Avant de conclure cet article, permettez moi de céder à mon côté fana de l’aviation, de même qu’au vôtre, avec une brève pontification sur le S-51 visible sur la photo ci-dessus. Techniquement parlant, la désignation S-51 n’est pas entièrement exacte. En effet, l’histoire de cette machine volante commence vers 1950, avec sa livraison à la United States Navy, sous la désignation de Sikorsky HO3S. Retiré du service vers janvier 1956, l’hélicoptère est acquis par un courtier en aéronefs américain, Ming-Ayer Incorporated, en janvier 1957. Fin 1957, début 1958, Autair Helicopter Services Limited de Montréal importe 8 S-51 / HO3S, dont celui qui nous concerne. World Wide Airways immatricule cet hélicoptère en février 1958. Comme il a été dit (tapé?) plus haut, CKVL loue le S-51 pendant un certain temps en 1958 et, peut-être, 1959.
Le Age of Flight, un musée de l'aviation aujourd’hui disparu de Niagara Falls, Ontario, acquiert l’hélicoptère en 1965, peut-être lors de son ouverture. Le Olympic Flight Museum de Olympia, Washington, l’obtient d’un marchand de ferraille à une date indéterminée. Entreposé à l’extérieur pendant un certain temps, le S-51 semble être en assez mauvais état. Il reçoit, à une date tout aussi indéterminée, le fuselage arrière d’un hélicoptère du même type qui a volé au Canada pendant un certain temps. Le Olympic Flight Museum remet / vend le S-51 au USS Midway Museum de San Diego, Californie, vers 2015. L’hélicoptère reçoit vers cette époque le fuselage arrière d’un S-51 non identifié. Au moment où vous lisez ces lignes, en août 2018, ami(e) lectrice ou lecteur, l’hélicoptère utilisé en 1958 par Dupont et Duval se trouve encore sur le porte-avions USS Midway. Il porte ses couleurs et marques d’origine, soit celle d’un HO3S de la United States Navy.

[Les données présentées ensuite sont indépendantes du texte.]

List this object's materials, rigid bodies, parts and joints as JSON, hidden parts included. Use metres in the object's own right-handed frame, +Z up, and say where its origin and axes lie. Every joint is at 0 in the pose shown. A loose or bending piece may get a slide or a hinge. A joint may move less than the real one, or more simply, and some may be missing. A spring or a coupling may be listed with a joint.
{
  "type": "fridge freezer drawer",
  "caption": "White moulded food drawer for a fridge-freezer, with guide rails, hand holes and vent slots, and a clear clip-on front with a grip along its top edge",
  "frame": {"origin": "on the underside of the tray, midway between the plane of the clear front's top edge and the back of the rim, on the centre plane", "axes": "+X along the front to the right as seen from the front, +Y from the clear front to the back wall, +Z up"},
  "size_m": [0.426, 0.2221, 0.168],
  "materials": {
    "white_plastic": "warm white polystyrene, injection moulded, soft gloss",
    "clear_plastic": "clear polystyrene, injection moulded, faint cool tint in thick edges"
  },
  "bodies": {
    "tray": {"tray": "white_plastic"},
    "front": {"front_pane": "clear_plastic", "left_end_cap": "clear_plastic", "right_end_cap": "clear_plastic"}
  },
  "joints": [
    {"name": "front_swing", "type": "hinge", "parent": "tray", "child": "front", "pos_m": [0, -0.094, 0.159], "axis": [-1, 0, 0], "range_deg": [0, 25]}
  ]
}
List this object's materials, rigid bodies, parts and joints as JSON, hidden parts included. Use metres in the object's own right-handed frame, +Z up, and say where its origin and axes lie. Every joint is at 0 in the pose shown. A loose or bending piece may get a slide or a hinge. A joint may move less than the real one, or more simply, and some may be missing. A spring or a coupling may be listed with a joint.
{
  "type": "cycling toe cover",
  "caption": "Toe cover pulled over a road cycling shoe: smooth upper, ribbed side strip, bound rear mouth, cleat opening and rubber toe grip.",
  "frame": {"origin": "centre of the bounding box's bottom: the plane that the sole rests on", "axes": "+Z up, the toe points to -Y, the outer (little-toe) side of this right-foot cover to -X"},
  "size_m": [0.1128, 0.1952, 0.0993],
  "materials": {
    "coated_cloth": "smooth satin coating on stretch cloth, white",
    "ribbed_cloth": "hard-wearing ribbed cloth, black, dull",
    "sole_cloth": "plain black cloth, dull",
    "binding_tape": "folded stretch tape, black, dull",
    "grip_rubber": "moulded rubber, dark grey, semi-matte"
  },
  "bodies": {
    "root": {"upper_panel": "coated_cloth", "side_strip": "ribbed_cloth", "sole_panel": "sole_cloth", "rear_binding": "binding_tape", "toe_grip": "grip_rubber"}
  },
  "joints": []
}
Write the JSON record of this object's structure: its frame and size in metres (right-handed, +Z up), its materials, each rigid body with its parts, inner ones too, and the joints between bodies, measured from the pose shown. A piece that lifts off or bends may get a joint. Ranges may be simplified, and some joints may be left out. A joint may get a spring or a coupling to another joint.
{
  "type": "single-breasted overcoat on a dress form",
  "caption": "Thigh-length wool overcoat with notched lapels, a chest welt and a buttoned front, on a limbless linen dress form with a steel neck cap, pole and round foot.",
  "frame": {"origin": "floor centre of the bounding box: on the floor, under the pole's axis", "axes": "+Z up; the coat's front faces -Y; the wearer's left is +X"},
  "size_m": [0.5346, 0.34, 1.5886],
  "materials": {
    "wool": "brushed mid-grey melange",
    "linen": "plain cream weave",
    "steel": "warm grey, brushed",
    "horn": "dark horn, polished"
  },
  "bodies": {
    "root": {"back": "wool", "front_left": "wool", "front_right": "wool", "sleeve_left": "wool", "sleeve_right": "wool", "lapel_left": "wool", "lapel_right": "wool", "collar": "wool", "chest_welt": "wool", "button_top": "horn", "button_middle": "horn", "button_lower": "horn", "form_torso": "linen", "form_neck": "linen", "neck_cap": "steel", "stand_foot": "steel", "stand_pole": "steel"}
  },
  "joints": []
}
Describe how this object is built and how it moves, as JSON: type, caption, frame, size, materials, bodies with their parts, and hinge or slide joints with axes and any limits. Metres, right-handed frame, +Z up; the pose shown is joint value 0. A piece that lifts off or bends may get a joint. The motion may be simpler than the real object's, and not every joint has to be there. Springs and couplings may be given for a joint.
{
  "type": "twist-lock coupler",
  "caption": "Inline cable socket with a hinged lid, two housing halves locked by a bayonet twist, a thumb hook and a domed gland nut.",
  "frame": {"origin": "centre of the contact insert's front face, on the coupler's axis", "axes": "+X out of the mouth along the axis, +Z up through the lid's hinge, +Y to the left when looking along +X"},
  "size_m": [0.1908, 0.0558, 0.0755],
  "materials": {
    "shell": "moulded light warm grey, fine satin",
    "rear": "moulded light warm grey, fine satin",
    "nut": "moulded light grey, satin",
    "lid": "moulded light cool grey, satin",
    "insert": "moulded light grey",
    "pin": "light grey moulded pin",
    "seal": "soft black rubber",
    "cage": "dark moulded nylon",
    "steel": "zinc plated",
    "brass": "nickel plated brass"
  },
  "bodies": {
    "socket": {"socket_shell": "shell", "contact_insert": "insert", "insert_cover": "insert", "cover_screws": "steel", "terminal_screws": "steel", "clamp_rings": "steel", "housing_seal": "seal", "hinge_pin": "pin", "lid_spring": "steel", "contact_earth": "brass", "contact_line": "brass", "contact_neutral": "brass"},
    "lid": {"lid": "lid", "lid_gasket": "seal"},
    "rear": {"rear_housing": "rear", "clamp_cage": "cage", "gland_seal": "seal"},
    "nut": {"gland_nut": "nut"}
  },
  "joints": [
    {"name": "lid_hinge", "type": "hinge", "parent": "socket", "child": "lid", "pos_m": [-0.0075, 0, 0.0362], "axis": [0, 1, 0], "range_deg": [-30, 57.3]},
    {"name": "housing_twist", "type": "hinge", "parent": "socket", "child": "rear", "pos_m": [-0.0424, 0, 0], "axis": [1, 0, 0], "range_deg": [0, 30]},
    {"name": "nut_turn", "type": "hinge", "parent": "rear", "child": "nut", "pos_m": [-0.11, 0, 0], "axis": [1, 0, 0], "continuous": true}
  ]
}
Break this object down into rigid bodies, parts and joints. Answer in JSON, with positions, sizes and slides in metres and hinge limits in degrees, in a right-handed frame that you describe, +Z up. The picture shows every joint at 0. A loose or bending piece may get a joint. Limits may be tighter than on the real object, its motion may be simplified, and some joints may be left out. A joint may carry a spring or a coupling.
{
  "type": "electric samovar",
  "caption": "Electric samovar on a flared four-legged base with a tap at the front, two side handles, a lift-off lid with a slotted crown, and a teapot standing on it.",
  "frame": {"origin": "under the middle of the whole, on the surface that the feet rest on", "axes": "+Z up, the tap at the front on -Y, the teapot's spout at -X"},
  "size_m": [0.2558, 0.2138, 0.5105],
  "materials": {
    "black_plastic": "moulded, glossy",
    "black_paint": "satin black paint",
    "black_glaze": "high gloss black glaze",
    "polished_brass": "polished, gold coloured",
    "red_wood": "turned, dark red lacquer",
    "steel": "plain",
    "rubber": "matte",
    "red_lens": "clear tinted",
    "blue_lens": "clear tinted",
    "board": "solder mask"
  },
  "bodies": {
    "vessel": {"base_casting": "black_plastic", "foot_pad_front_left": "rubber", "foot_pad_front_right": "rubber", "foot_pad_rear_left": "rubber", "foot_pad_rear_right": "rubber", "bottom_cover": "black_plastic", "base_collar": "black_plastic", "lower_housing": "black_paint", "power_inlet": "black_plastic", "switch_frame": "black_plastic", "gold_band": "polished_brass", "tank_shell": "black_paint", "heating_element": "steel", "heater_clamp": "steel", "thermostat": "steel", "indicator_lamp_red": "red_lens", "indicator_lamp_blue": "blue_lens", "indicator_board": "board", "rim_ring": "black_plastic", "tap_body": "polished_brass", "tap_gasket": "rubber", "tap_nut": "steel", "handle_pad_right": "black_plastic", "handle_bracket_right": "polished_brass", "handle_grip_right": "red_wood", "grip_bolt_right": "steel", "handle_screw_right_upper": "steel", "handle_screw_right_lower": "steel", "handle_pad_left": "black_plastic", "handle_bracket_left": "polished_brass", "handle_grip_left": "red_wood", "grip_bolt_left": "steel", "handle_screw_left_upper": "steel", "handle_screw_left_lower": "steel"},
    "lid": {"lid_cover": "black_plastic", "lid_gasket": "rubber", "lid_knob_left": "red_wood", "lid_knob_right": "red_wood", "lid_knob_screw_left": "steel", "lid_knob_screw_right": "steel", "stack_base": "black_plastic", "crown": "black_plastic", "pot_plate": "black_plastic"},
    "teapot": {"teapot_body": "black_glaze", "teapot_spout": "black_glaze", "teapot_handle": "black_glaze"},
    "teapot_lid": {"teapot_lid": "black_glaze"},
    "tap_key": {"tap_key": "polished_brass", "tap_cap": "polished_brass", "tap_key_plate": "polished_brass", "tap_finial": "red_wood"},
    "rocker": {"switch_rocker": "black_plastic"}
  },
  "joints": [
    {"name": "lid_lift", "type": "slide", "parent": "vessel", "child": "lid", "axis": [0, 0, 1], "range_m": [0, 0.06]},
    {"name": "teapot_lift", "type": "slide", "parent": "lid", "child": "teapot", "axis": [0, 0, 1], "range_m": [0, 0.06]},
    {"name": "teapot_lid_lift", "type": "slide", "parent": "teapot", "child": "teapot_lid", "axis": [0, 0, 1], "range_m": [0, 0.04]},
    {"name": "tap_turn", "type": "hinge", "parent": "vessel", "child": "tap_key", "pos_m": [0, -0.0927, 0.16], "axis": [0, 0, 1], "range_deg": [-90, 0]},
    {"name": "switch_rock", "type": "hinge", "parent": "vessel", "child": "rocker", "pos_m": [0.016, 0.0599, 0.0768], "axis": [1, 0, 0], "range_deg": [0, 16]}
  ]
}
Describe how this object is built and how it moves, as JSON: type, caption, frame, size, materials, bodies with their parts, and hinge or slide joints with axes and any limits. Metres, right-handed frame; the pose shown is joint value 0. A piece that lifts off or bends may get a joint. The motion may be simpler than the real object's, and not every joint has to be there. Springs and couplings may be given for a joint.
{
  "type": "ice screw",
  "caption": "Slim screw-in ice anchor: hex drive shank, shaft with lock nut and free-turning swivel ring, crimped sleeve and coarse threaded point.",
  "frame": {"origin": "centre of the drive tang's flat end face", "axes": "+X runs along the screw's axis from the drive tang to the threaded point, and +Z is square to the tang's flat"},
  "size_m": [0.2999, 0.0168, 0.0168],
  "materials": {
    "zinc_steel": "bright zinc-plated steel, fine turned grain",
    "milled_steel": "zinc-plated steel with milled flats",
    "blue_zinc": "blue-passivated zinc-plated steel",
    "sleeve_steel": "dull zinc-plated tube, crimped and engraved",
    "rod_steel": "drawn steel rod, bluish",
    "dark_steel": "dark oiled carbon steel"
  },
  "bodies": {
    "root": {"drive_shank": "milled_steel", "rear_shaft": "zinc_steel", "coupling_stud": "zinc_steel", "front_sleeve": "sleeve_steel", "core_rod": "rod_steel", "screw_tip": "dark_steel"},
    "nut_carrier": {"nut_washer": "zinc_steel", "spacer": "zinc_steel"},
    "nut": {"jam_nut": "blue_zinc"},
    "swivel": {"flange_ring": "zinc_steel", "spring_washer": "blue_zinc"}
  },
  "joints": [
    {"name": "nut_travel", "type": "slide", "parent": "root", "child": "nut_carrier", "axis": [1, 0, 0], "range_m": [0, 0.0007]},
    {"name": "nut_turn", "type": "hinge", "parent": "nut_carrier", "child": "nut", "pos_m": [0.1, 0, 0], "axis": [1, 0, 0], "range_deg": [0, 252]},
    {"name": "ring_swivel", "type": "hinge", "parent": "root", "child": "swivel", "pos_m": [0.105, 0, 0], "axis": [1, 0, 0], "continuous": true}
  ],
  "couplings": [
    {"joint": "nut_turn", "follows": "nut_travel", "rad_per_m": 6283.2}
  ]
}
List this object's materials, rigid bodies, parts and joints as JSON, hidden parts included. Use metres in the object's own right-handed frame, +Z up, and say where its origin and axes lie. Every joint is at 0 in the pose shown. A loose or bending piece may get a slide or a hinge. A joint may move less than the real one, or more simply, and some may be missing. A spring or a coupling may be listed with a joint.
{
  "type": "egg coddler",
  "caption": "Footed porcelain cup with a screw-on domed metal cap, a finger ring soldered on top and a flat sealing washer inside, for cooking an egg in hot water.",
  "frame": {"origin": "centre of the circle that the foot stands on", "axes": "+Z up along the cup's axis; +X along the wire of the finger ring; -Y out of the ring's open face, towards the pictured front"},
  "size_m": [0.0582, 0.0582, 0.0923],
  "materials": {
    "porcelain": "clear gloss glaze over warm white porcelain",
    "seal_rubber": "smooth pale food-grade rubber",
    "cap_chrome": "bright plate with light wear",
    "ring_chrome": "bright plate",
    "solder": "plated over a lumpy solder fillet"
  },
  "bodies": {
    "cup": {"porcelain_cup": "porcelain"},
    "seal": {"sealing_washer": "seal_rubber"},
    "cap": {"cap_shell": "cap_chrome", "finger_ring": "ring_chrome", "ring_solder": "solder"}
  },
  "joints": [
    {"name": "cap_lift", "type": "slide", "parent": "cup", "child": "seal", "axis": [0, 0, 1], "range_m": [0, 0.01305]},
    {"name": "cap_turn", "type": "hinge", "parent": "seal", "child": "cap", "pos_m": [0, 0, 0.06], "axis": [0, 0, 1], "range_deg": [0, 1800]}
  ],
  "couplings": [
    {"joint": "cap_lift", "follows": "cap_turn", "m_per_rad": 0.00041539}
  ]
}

Si je peux me le permettre, il est fort regrettable que cet hélicoptère n’est pas acquis par un musée canadien de l’aviation avant qu’il ne quitte le pays.
L’auteur de ces lignes souhaite remercier toutes les personnes qui ont fourni des informations. Toute erreur contenue dans cet article est de ma faute, pas de la leur. Et c’est tout pour aujourd’hui.